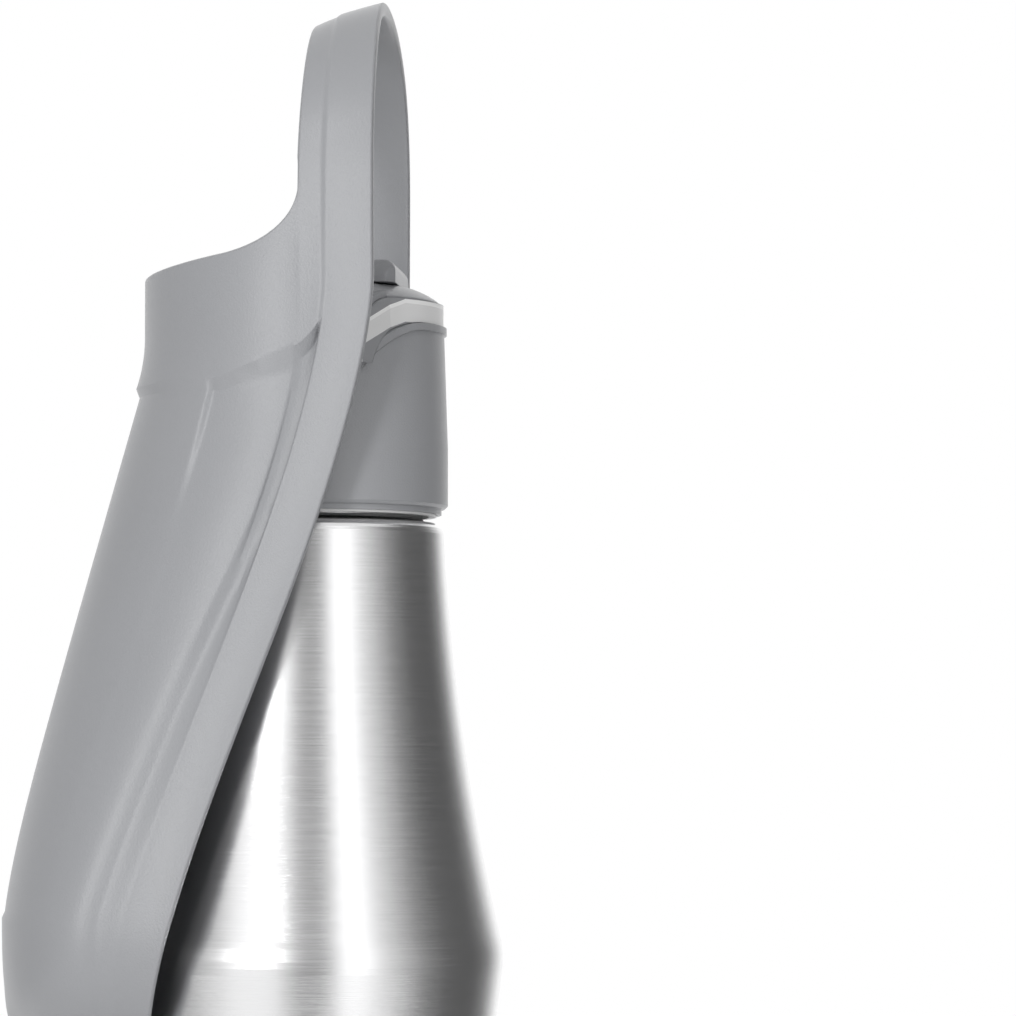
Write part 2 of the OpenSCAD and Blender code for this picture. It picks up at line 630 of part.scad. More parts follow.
module trough_shell() {
    points = concat(
        [for (layer = [0, 1]) for (n = [0 : rim_count - 1]) for (j = [0 : cols])
            placed(n, full(n) ? j : min(j, lip_cols), layer)],
        [for (n = [0 : rim_count - 1]) placed(n, 0, 0.5) - [0, rim_round, 0]]);
    faces = [for (n = [0 : rim_count - 1])
        let (wide = full(n) && full(n + 1), last = wide ? cols : lip_cols, m = n + 1,
             crown = 2 * skin + n, next = 2 * skin + m % rim_count)
        each concat(
            [for (j = [0 : last - 1]) each [
                [at(n, j, 0), at(n, j + 1, 0), at(m, j, 0)],
                [at(m, j, 0), at(n, j + 1, 0), at(m, j + 1, 0)],
                [at(n, j, 1), at(m, j, 1), at(n, j + 1, 1)],
                [at(m, j, 1), at(m, j + 1, 1), at(n, j + 1, 1)]]],
            [[at(n, 0, 0), at(m, 0, 0), crown], [crown, at(m, 0, 0), next],
             [crown, next, at(n, 0, 1)], [at(n, 0, 1), next, at(m, 0, 1)]],
            wide ? [] : [[at(n, lip_cols, 0), at(n, lip_cols, 1), at(m, lip_cols, 0)],
                         [at(m, lip_cols, 0), at(n, lip_cols, 1), at(m, lip_cols, 1)]])];
    edge = [for (n = [first_hood, rim_count - first_hood]) for (j = [lip_cols : cols - 1])
        each n == first_hood
            ? [[at(n, j, 0), at(n, j, 1), at(n, j + 1, 0)], [at(n, j + 1, 0), at(n, j, 1), at(n, j + 1, 1)]]
            : [[at(n, j, 1), at(n, j, 0), at(n, j + 1, 0)], [at(n, j, 1), at(n, j + 1, 0), at(n, j + 1, 1)]]];
    polyhedron(points, concat(faces, edge));
}

module trough() {
    color(grey) {
        difference() {
            union() {
                trough_shell();
                for (side = [-1, 1]) on_hinge(side) translate([0, 0, boss_in]) cylinder(r = boss_r, h = boss_root - boss_in);
            }
            for (side = [-1, 1]) on_hinge(side) cylinder(r = pin_r + run_gap, h = pin_end + pin_end_gap);
        }
    }
}

steel_body();
base_plate();
neck_seal();
thread_sleeve();
collar();
hinge_yoke();
cap();
vent_valve();
outlet_seal();
pivot_pin_left();
pivot_pin_right();
lock_slider();
trough();
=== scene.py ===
"""Looks of the dog travel water bottle: finely moulded pieces, materials, studio and camera."""
import math

import bmesh
import bpy
import numpy as np
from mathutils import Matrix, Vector


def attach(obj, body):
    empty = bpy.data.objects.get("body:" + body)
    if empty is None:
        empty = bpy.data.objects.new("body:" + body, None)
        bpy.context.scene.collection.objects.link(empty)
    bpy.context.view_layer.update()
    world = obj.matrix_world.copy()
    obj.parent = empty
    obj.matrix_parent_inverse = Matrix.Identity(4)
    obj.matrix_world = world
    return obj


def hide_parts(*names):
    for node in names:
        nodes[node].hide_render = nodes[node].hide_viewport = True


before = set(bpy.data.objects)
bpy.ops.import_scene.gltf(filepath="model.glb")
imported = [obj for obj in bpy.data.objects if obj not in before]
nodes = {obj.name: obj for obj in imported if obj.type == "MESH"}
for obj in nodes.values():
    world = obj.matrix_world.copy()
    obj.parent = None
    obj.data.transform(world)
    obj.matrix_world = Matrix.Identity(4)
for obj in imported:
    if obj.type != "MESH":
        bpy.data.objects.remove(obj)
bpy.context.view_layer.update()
MM = 0.001

# ---------------------------------------------------------------- sizes, in millimetres
# Bottle, collar and white band
BELLY_R = 37.5
COLLAR_R = 26.95
BAND_W = COLLAR_R + 0.9
BAND_R = COLLAR_R - 0.85
BAND_ROUND = 10.0
PIVOT_Y = -2.0
PIVOT_Z = 195.0
LUG_Z = PIVOT_Z - 2.1
BAND_TOP = PIVOT_Z + 10.4
BAND_LOW = PIVOT_Z + 6.1
BAND_EDGE = 0.75            # height of the painted highlight along the band's top, standing in for the glint on its bevel
BAND_BEND_X = 16.0          # where the band's edges begin to fall sideways
BAND_FALL = 0.45            # how steeply they fall
LUG_X = 27.2                # the band's colour goes down the lugs beyond this
ARM_X = BAND_R - 7.3
ARM_BACK = 13.6
ARM_Y = -math.sqrt(BAND_R ** 2 - ARM_X ** 2)

# Cap and its covers over the band's arms
CAP_TOP = BAND_TOP + 3.0
CAP_R = BAND_R - 0.75
CAP_W = BAND_W - 0.85
CAP_SLOPE = 5.2
CAP_BROW = 0.3
CAP_BEND = 1.6
CAP_SKIRT = BAND_TOP - 5
CAP_WALL = 1.5
CAP_ROOF = 2
CAP_STEPS = 120
SPIGOT_R = 23.1
SPIGOT_LOW = BAND_TOP - 4.5
COVER = 1.2
COVER_GAP = 0.1
COVER_LEDGE = 0.75
COVER_FOOT = PIVOT_Z + 6
COVER_FRONT = 2
EAR_HOLE_R = 3.5
EAR_HOLE_END = 23.2
SLOT = (5.3, -3.8, 12.8)    # half width, back and front
OUTLET_Y = -12.2
OUTLET_R = 4.5
OUTLET_TURN = 0.03          # keeps the bore's corners off the cap's middle line
HEAD_REACH = 45             # further than the head goes to either side
OVERCUT = 1                 # how far a cutter stands out of what it cuts
OVERLAP = 0.01              # how far joined solids go into each other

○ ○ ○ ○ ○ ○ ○

• Task details
Return the listing above in its exact form.

• In response
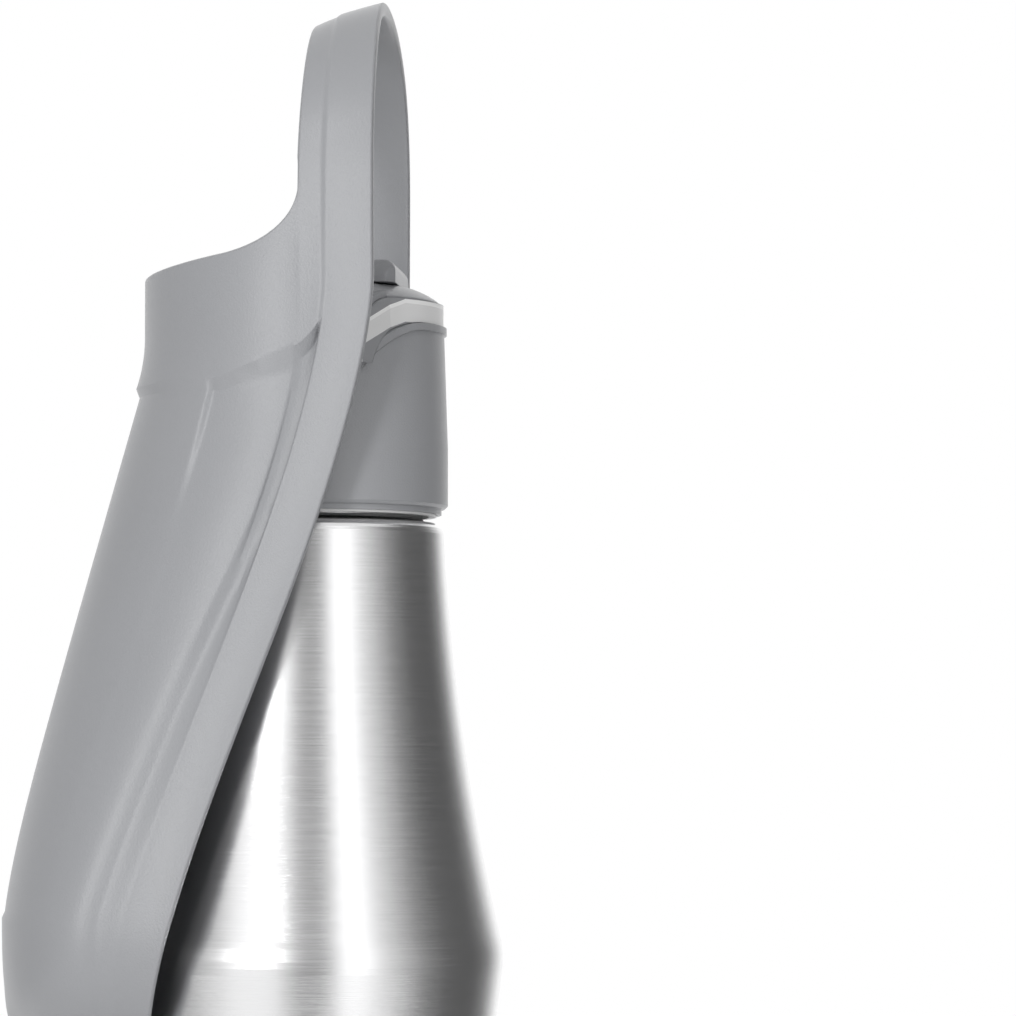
Write part 2 of the OpenSCAD and Blender code for this picture. It picks up at line 630 of part.scad. More parts follow.
module trough_shell() {
    points = concat(
        [for (layer = [0, 1]) for (n = [0 : rim_count - 1]) for (j = [0 : cols])
            placed(n, full(n) ? j : min(j, lip_cols), layer)],
        [for (n = [0 : rim_count - 1]) placed(n, 0, 0.5) - [0, rim_round, 0]]);
    faces = [for (n = [0 : rim_count - 1])
        let (wide = full(n) && full(n + 1), last = wide ? cols : lip_cols, m = n + 1,
             crown = 2 * skin + n, next = 2 * skin + m % rim_count)
        each concat(
            [for (j = [0 : last - 1]) each [
                [at(n, j, 0), at(n, j + 1, 0), at(m, j, 0)],
                [at(m, j, 0), at(n, j + 1, 0), at(m, j + 1, 0)],
                [at(n, j, 1), at(m, j, 1), at(n, j + 1, 1)],
                [at(m, j, 1), at(m, j + 1, 1), at(n, j + 1, 1)]]],
            [[at(n, 0, 0), at(m, 0, 0), crown], [crown, at(m, 0, 0), next],
             [crown, next, at(n, 0, 1)], [at(n, 0, 1), next, at(m, 0, 1)]],
            wide ? [] : [[at(n, lip_cols, 0), at(n, lip_cols, 1), at(m, lip_cols, 0)],
                         [at(m, lip_cols, 0), at(n, lip_cols, 1), at(m, lip_cols, 1)]])];
    edge = [for (n = [first_hood, rim_count - first_hood]) for (j = [lip_cols : cols - 1])
        each n == first_hood
            ? [[at(n, j, 0), at(n, j, 1), at(n, j + 1, 0)], [at(n, j + 1, 0), at(n, j, 1), at(n, j + 1, 1)]]
            : [[at(n, j, 1), at(n, j, 0), at(n, j + 1, 0)], [at(n, j, 1), at(n, j + 1, 0), at(n, j + 1, 1)]]];
    polyhedron(points, concat(faces, edge));
}

module trough() {
    color(grey) {
        difference() {
            union() {
                trough_shell();
                for (side = [-1, 1]) on_hinge(side) translate([0, 0, boss_in]) cylinder(r = boss_r, h = boss_root - boss_in);
            }
            for (side = [-1, 1]) on_hinge(side) cylinder(r = pin_r + run_gap, h = pin_end + pin_end_gap);
        }
    }
}

steel_body();
base_plate();
neck_seal();
thread_sleeve();
collar();
hinge_yoke();
cap();
vent_valve();
outlet_seal();
pivot_pin_left();
pivot_pin_right();
lock_slider();
trough();
=== scene.py ===
"""Looks of the dog travel water bottle: finely moulded pieces, materials, studio and camera."""
import math

import bmesh
import bpy
import numpy as np
from mathutils import Matrix, Vector


def attach(obj, body):
    empty = bpy.data.objects.get("body:" + body)
    if empty is None:
        empty = bpy.data.objects.new("body:" + body, None)
        bpy.context.scene.collection.objects.link(empty)
    bpy.context.view_layer.update()
    world = obj.matrix_world.copy()
    obj.parent = empty
    obj.matrix_parent_inverse = Matrix.Identity(4)
    obj.matrix_world = world
    return obj


def hide_parts(*names):
    for node in names:
        nodes[node].hide_render = nodes[node].hide_viewport = True


before = set(bpy.data.objects)
bpy.ops.import_scene.gltf(filepath="model.glb")
imported = [obj for obj in bpy.data.objects if obj not in before]
nodes = {obj.name: obj for obj in imported if obj.type == "MESH"}
for obj in nodes.values():
    world = obj.matrix_world.copy()
    obj.parent = None
    obj.data.transform(world)
    obj.matrix_world = Matrix.Identity(4)
for obj in imported:
    if obj.type != "MESH":
        bpy.data.objects.remove(obj)
bpy.context.view_layer.update()
MM = 0.001

# ---------------------------------------------------------------- sizes, in millimetres
# Bottle, collar and white band
BELLY_R = 37.5
COLLAR_R = 26.95
BAND_W = COLLAR_R + 0.9
BAND_R = COLLAR_R - 0.85
BAND_ROUND = 10.0
PIVOT_Y = -2.0
PIVOT_Z = 195.0
LUG_Z = PIVOT_Z - 2.1
BAND_TOP = PIVOT_Z + 10.4
BAND_LOW = PIVOT_Z + 6.1
BAND_EDGE = 0.75            # height of the painted highlight along the band's top, standing in for the glint on its bevel
BAND_BEND_X = 16.0          # where the band's edges begin to fall sideways
BAND_FALL = 0.45            # how steeply they fall
LUG_X = 27.2                # the band's colour goes down the lugs beyond this
ARM_X = BAND_R - 7.3
ARM_BACK = 13.6
ARM_Y = -math.sqrt(BAND_R ** 2 - ARM_X ** 2)

# Cap and its covers over the band's arms
CAP_TOP = BAND_TOP + 3.0
CAP_R = BAND_R - 0.75
CAP_W = BAND_W - 0.85
CAP_SLOPE = 5.2
CAP_BROW = 0.3
CAP_BEND = 1.6
CAP_SKIRT = BAND_TOP - 5
CAP_WALL = 1.5
CAP_ROOF = 2
CAP_STEPS = 120
SPIGOT_R = 23.1
SPIGOT_LOW = BAND_TOP - 4.5
COVER = 1.2
COVER_GAP = 0.1
COVER_LEDGE = 0.75
COVER_FOOT = PIVOT_Z + 6
COVER_FRONT = 2
EAR_HOLE_R = 3.5
EAR_HOLE_END = 23.2
SLOT = (5.3, -3.8, 12.8)    # half width, back and front
OUTLET_Y = -12.2
OUTLET_R = 4.5
OUTLET_TURN = 0.03          # keeps the bore's corners off the cap's middle line
HEAD_REACH = 45             # further than the head goes to either side
OVERCUT = 1                 # how far a cutter stands out of what it cuts
OVERLAP = 0.01              # how far joined solids go into each other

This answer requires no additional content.